▶ [The task]:
Give back exactly the lines running from the line that holds "const palm = palmSheet();" through the line that holds "obj.data.transform(world)", ends included, and no other lines.

▶ [Collected data]:
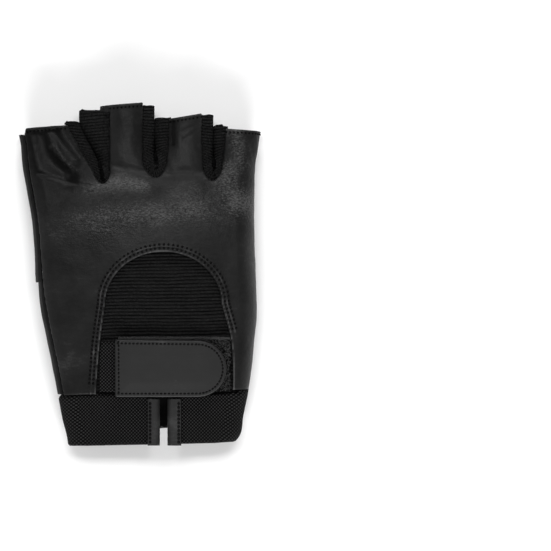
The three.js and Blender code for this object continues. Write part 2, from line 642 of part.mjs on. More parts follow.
// The thumb's leather shell, open at the hem and towards the palm.
function thumbShell() {
  const rows = THUMB.map((row) => row.y);
  const outer = solidOf(loftGeometry(rows.map((y) => thumbRing(y, 0))));
  const inner = solidOf(loftGeometry(rows.slice(1).map((y) => thumbRing(y, LEATHER))));
  const hem = THUMB_HEM;
  const slope = (hem.rightY - hem.leftY) / (hem.rightX - hem.leftX);
  const hemAt = (x) => hem.leftY + slope * (x - hem.leftX);
  const beyondHem = prism([[-60, hemAt(-60)], [40, hemAt(40)], [40, BEYOND], [-60, BEYOND]]);
  const towardsPalm = prism(thumbHole(HOLE_INSET), THUMB_TOP / 2, 40);
  return outer.subtract(inner).subtract(towardsPalm).subtract(beyondHem);
}

// The region right of the thumb's strip seam, moved right by a shift.
function rightOfThumbSeam(shift) {
  const seam = THUMB_STRIP;
  const slope = (seam.topX - seam.bottomX) / (seam.topY - seam.bottomY);
  const at = (y) => seam.bottomX + slope * (y - seam.bottomY) + shift;
  return prism([[at(-70), -70], [60, -70], [60, 60], [at(60), 60]]);
}

// How far up the cuff reaches at place p: tucked under the leather, and between the arch's legs up to the
// ribbed panel.
function cuffTop(p, x) {
  if (p > 3) return lineAt(CUFF_SEAM_PALM, x) + CUFF_TUCK;
  const tucked = lineAt(CUFF_SEAM_BACK, x) + CUFF_TUCK;
  const edges = archEdges(PANEL_BOTTOM_Y, PANEL_MARGIN);
  const pastLeft = smoothstep(x, edges.left - 6, edges.left - 1);
  const pastRight = smoothstep(x, edges.right + 0.5, edges.right + 3);
  return lerp(tucked, CUFF_TOP_IN_ARCH, pastLeft * (1 - pastRight));
}

// Where the cuff ends at place p.
function cuffBottom(p, x) {
  const share = clamp((x - hand.left(-80)) / (hand.right(-80) - hand.left(-80)), 0, 1);
  const back = lerp(CUFF_END.backLeft, CUFF_END.backRight, share);
  const dip = Math.sin(Math.PI * clamp(share * 0.85, 0, 1));
  const palm = lerp(CUFF_END.palmLeft, CUFF_END.palmRight, share) + (CUFF_END.palmMiddle + 79.2) * dip;
  return p > 3 ? lerp(back, palm, smoothstep(p, 3, 4) * (1 - smoothstep(p, 5, 6))) : back;
}

// Where the cuff lies at u: 1 to 2 from the slit to the little-finger side, and 7 to 8 back to the slit.
function cuffX(u, y, slitLeft, slitRight) {
  if (u < 2) return lerp(slitRight, hand.right(y) - SIDE_RADIUS, u - 1);
  if (u > 7) return lerp(hand.left(y) + SIDE_RADIUS, slitLeft, u - 7);
  return skin(u > 6 ? u - 6 : u, y).x;
}

// The woven elastic cuff: one band that starts and ends at the slit.
function cuffBand() {
  const inset = BINDING_LEATHER + 2 * BINDING_GAP;
  const [slitLeft, slitRight] = BINDINGS.map(({ edge, towards }) => edge + towards * inset);
  const us = [...steps(1, 2, 6), 2.25, 2.5, 2.75, 3, 3.25, 3.5, 3.75, ...steps(4, 5, 9)];
  us.push(5.25, 5.5, 5.75, 6, 6.25, 6.5, 6.75, ...steps(7, 8, 7));
  const surface = (u, v) => {
    const turn = u > 6 ? u - 6 : u;
    const x = cuffX(u, -70, slitLeft, slitRight);
    const y = lerp(cuffBottom(turn, x), cuffTop(turn, x), v);
    const onBack = u < 2 || u > 7;
    const p = onBack ? backPlace(cuffX(u, y, slitLeft, slitRight), y) : turn;
    const seamY = p > 3 ? lineAt(CUFF_SEAM_PALM, x) : lineAt(CUFF_SEAM_BACK, x);
    const sunk = LEATHER + CUFF_GAP;
    return skinAt(p, y, -sunk * smoothstep(y, seamY - 8, seamY - 1));
  };
  return sheetGeometry({ surface, us, vs: [0, 0.35, 0.65, 0.8, 0.9, 1], thickness: ELASTIC });
}

// A leather strip folded round one edge of the slit.
function ventBinding({ edge, width, towards }) {
  const bend = ELASTIC / 2 + BINDING_GAP + BINDING_LEATHER;
  const bendX = edge + towards * bend;
  const farX = edge + towards * width;
  const surface = (u, y) => {
    const turn = clamp(u - 1, 0, 1) * Math.PI;
    const straight = u < 1 ? lerp(farX, bendX, u) : lerp(bendX, farX, u - 2);
    const x = u < 1 || u > 2 ? straight : bendX - towards * bend * Math.sin(turn);
    const seamY = lineAt(CUFF_SEAM_BACK, x);
    const sunk = (LEATHER + CUFF_GAP) * smoothstep(y, seamY - 8, seamY - 1);
    return backAt(x, y, bend * Math.cos(turn) - ELASTIC / 2 - sunk);
  };
  const us = [0, 1, 1.25, 1.5, 1.75, 2, 3];
  const mirrored = towards > 0;
  const turned = mirrored ? (u, y) => surface(3 - u, y) : surface;
  const vs = steps(BINDING_BOTTOM, BINDING_TOP, 4);
  return sheetGeometry({ surface: turned, us, vs, thickness: BINDING_LEATHER });
}

// Heights of the strap's layers above the back's skin.
const STRAP_LEVEL = HOOK_TAPE - LEATHER;

// A flat layer of the strap over the arch, kept clear of the opening's edges.
function strapLayer({ left, right, bottom, top }, columns, rows) {
  const surface = (u, y) => {
    const edges = archEdges(y, -GAP);
    return backAt(lerp(Math.max(left, edges.left), Math.min(right, edges.right), u), y, STRAP_LEVEL);
  };
  const us = steps(0, 1, columns);
  return sheetGeometry({ surface, us, vs: steps(bottom, top, rows), thickness: HOOK_TAPE });
}

// The strap tab, with its right end fully round.
function strapTab() {
  const { left, right, bottom, top } = STRAP_TAB;
  const radius = (top - bottom) / 2;
  const surface = (u, turn) => {
    const y = (top + bottom) / 2 + radius * Math.sin(turn);
    return backAt(lerp(left, right - radius + radius * Math.cos(turn), u), y, STRAP_LEVEL + GAP + TAB);
  };
  const edge = THREE.MathUtils.degToRad(89.9);
  return sheetGeometry({ surface, us: steps(0, 1, 7), vs: steps(-edge, edge, 10), thickness: TAB });
}

const glove = new THREE.Group();
glove.name = "weightlifting_glove";

// Adds a named piece to the glove.
function addPiece(name, geometry, look) {
  geometry.computeVertexNormals();
  const mesh = new THREE.Mesh(geometry, new THREE.MeshStandardMaterial({ ...look, metalness: 0 }));
  mesh.name = name;
  glove.add(mesh);
}

addPiece("back_panel", backPanel(), LEATHER_LOOK);
addPiece("arch_panel", archPanel(), WOVEN_LOOK);
addPiece("index_strip_upper", indexStrip(-3.4, 66.2, 9), LEATHER_LOOK);
addPiece("index_strip_lower", indexStrip(-57.4, -3.8, 6), LEATHER_LOOK);
VALLEYS.forEach((valley, i) => addPiece("gusset_" + valley.name, gusset(i), KNIT_LOOK));

const palm = palmSheet();
addPiece("palm_upper", geometryOf(palm.intersect(abovePalmSeam(0))), LEATHER_LOOK);
addPiece("palm_middle", geometryOf(palm.subtract(abovePalmSeam(GAP))), LEATHER_LOOK);
addPiece("palm_heel", palmHeel(), LEATHER_LOOK);
addPiece("palm_overlay", palmOverlay(), LEATHER_LOOK);

const shell = thumbShell();
addPiece("thumb_wrap", geometryOf(shell.subtract(rightOfThumbSeam(0))), LEATHER_LOOK);
addPiece("thumb_strip", geometryOf(shell.intersect(rightOfThumbSeam(GAP))), LEATHER_LOOK);

addPiece("cuff_band", cuffBand(), WOVEN_LOOK);
for (const binding of BINDINGS) addPiece(binding.name, ventBinding(binding), LEATHER_LOOK);
addPiece("strap_base", strapLayer(STRAP_BASE, 3, 4), WOVEN_LOOK);
addPiece("loop_patch", strapLayer(LOOP_PATCH, 8, 4), LOOP_LOOK);
addPiece("strap_tab", strapTab(), TAB_LOOK);

export default glove;
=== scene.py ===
"""The looks of a fingerless weightlifting glove that lies back up on a pale floor.

Lengths inside the classes are millimetres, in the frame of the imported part: +Y from the wrist to the
fingers, +X to the little finger, +Z up. Meshes are written in metres.
"""

import logging
import math
from collections.abc import Callable, Sequence
from dataclasses import dataclass
from enum import Enum

import bmesh
import bpy
import numpy as np
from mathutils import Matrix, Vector


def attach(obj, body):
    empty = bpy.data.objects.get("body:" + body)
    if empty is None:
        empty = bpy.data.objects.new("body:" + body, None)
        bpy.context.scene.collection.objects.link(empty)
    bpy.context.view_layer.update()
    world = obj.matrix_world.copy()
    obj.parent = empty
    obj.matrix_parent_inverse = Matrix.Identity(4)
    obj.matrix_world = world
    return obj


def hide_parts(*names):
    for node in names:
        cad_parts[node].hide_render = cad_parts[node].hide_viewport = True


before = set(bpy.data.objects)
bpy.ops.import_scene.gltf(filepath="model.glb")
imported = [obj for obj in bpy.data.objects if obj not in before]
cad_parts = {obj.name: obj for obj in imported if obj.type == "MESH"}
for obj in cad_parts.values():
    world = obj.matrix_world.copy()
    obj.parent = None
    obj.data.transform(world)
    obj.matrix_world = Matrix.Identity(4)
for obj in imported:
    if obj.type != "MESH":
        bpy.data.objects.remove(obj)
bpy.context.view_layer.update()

log = logging.getLogger("glove")
MM = 0.001
CROTCH_POWER = 1.55
Array = np.ndarray
Place = tuple[float, float]
Ends = tuple[Place, Place]
Box = tuple[float, float, float, float]
Rows = tuple[float, ...]
Surface = Callable[[Array, Array], Array]
Relief = Callable[[Array, Array], Array]
Socket = bpy.types.NodeSocket


def smoothstep(value: Array, low: float, high: float) -> Array:
    """Rise smoothly from 0 at low to 1 at high.

    Args:
        value: Where to read the curve.
        low: The value at and below which it is 0.
        high: The value at and above which it is 1.

    Returns:
        The share between 0 and 1.
    """
    share = np.clip((value - low) / (high - low), 0, 1)
    return share * share * (3 - 2 * share)


def hump(value: Array, width: float) -> Array:
    """Return a bell of height 1 at 0 that has faded out at about twice its width."""
    return np.exp(-((value / width) ** 2))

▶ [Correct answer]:
const palm = palmSheet();
addPiece("palm_upper", geometryOf(palm.intersect(abovePalmSeam(0))), LEATHER_LOOK);
addPiece("palm_middle", geometryOf(palm.subtract(abovePalmSeam(GAP))), LEATHER_LOOK);
addPiece("palm_heel", palmHeel(), LEATHER_LOOK);
addPiece("palm_overlay", palmOverlay(), LEATHER_LOOK);

const shell = thumbShell();
addPiece("thumb_wrap", geometryOf(shell.subtract(rightOfThumbSeam(0))), LEATHER_LOOK);
addPiece("thumb_strip", geometryOf(shell.intersect(rightOfThumbSeam(GAP))), LEATHER_LOOK);

addPiece("cuff_band", cuffBand(), WOVEN_LOOK);
for (const binding of BINDINGS) addPiece(binding.name, ventBinding(binding), LEATHER_LOOK);
addPiece("strap_base", strapLayer(STRAP_BASE, 3, 4), WOVEN_LOOK);
addPiece("loop_patch", strapLayer(LOOP_PATCH, 8, 4), LOOP_LOOK);
addPiece("strap_tab", strapTab(), TAB_LOOK);

export default glove;
=== scene.py ===
"""The looks of a fingerless weightlifting glove that lies back up on a pale floor.

Lengths inside the classes are millimetres, in the frame of the imported part: +Y from the wrist to the
fingers, +X to the little finger, +Z up. Meshes are written in metres.
"""

import logging
import math
from collections.abc import Callable, Sequence
from dataclasses import dataclass
from enum import Enum

import bmesh
import bpy
import numpy as np
from mathutils import Matrix, Vector


def attach(obj, body):
    empty = bpy.data.objects.get("body:" + body)
    if empty is None:
        empty = bpy.data.objects.new("body:" + body, None)
        bpy.context.scene.collection.objects.link(empty)
    bpy.context.view_layer.update()
    world = obj.matrix_world.copy()
    obj.parent = empty
    obj.matrix_parent_inverse = Matrix.Identity(4)
    obj.matrix_world = world
    return obj


def hide_parts(*names):
    for node in names:
        cad_parts[node].hide_render = cad_parts[node].hide_viewport = True


before = set(bpy.data.objects)
bpy.ops.import_scene.gltf(filepath="model.glb")
imported = [obj for obj in bpy.data.objects if obj not in before]
cad_parts = {obj.name: obj for obj in imported if obj.type == "MESH"}
for obj in cad_parts.values():
    world = obj.matrix_world.copy()
    obj.parent = None
    obj.data.transform(world)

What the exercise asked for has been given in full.